## start Data extract
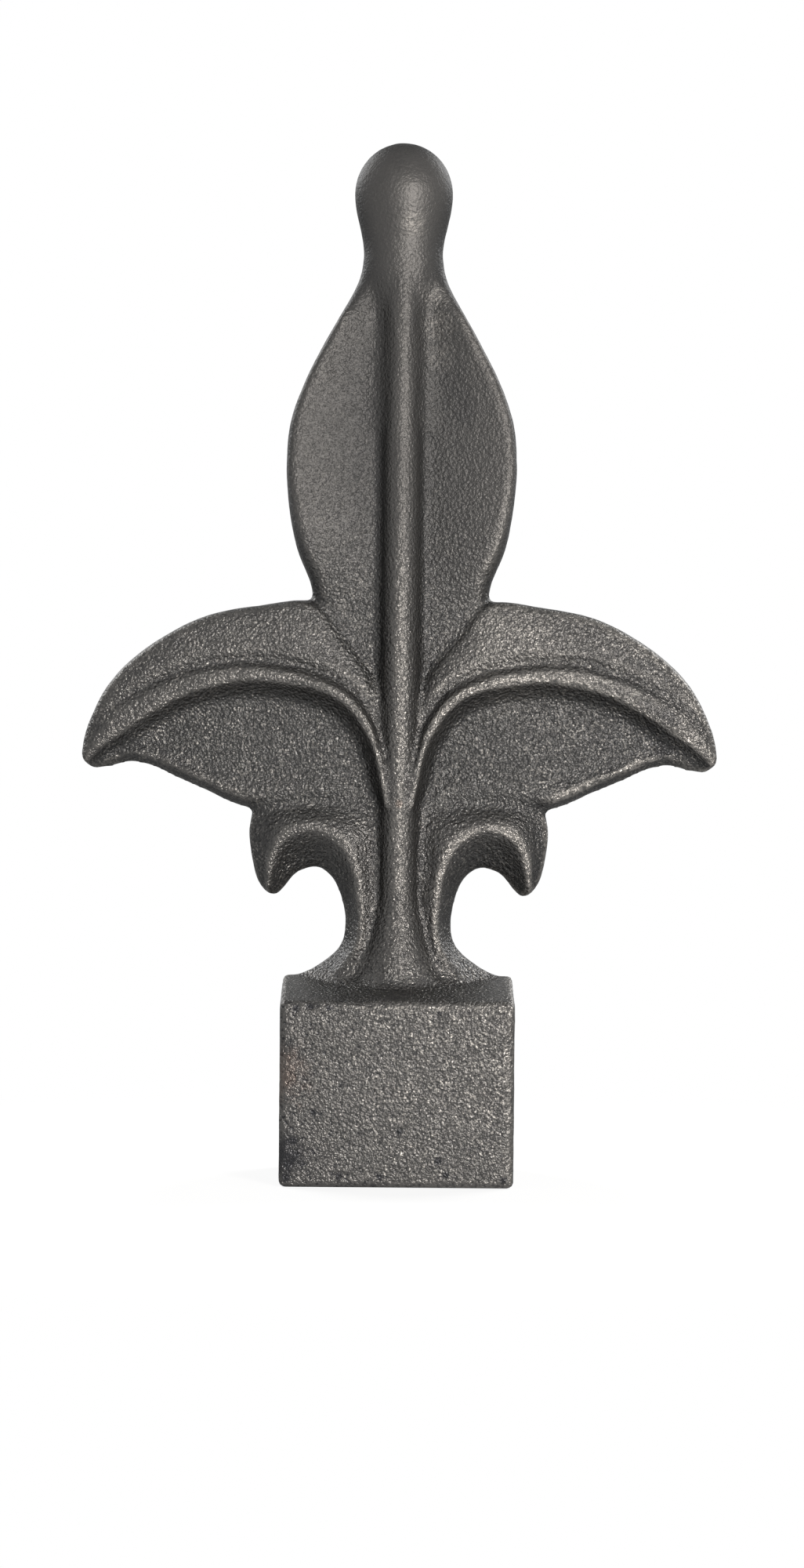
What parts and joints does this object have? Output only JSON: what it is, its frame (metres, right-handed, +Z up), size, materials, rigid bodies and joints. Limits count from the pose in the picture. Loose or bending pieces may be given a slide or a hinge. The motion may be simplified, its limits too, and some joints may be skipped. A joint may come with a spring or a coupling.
{
  "type": "fence finial",
  "caption": "Cast iron finial for a square fence picket: pointed centre leaf with a ball, two drooping side leaves and two scrolls on a square socket block.",
  "frame": {"origin": "middle of the foot of the square block, on the surface that it stands on", "axes": "+Z up to the ball, -Y out of the face that the picture shows, +X towards that face's right side; the casting's parting plane is Y = 0"},
  "size_m": [0.0908, 0.0328, 0.1477],
  "materials": {
    "iron": "bare grey iron, as cast in sand"
  },
  "bodies": {
    "root": {"finial": "iron"}
  },
  "joints": []
}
## end Data extract
# [What the exercise asks]
All the data must be duplicated exactly, with nothing added or removed.

# [Expected answer]
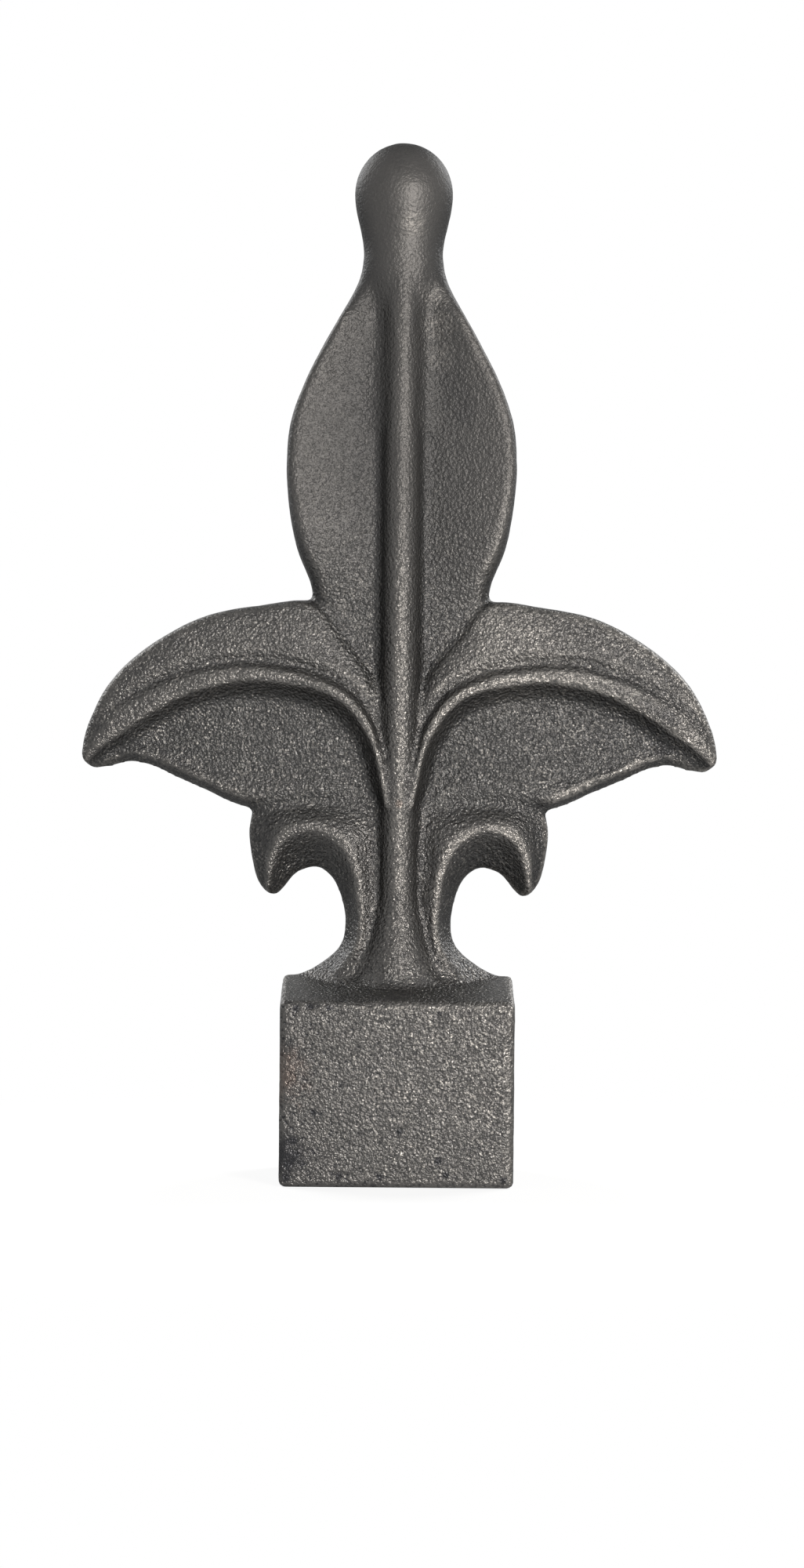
What parts and joints does this object have? Output only JSON: what it is, its frame (metres, right-handed, +Z up), size, materials, rigid bodies and joints. Limits count from the pose in the picture. Loose or bending pieces may be given a slide or a hinge. The motion may be simplified, its limits too, and some joints may be skipped. A joint may come with a spring or a coupling.
{
  "type": "fence finial",
  "caption": "Cast iron finial for a square fence picket: pointed centre leaf with a ball, two drooping side leaves and two scrolls on a square socket block.",
  "frame": {"origin": "middle of the foot of the square block, on the surface that it stands on", "axes": "+Z up to the ball, -Y out of the face that the picture shows, +X towards that face's right side; the casting's parting plane is Y = 0"},
  "size_m": [0.0908, 0.0328, 0.1477],
  "materials": {
    "iron": "bare grey iron, as cast in sand"
  },
  "bodies": {
    "root": {"finial": "iron"}
  },
  "joints": []
}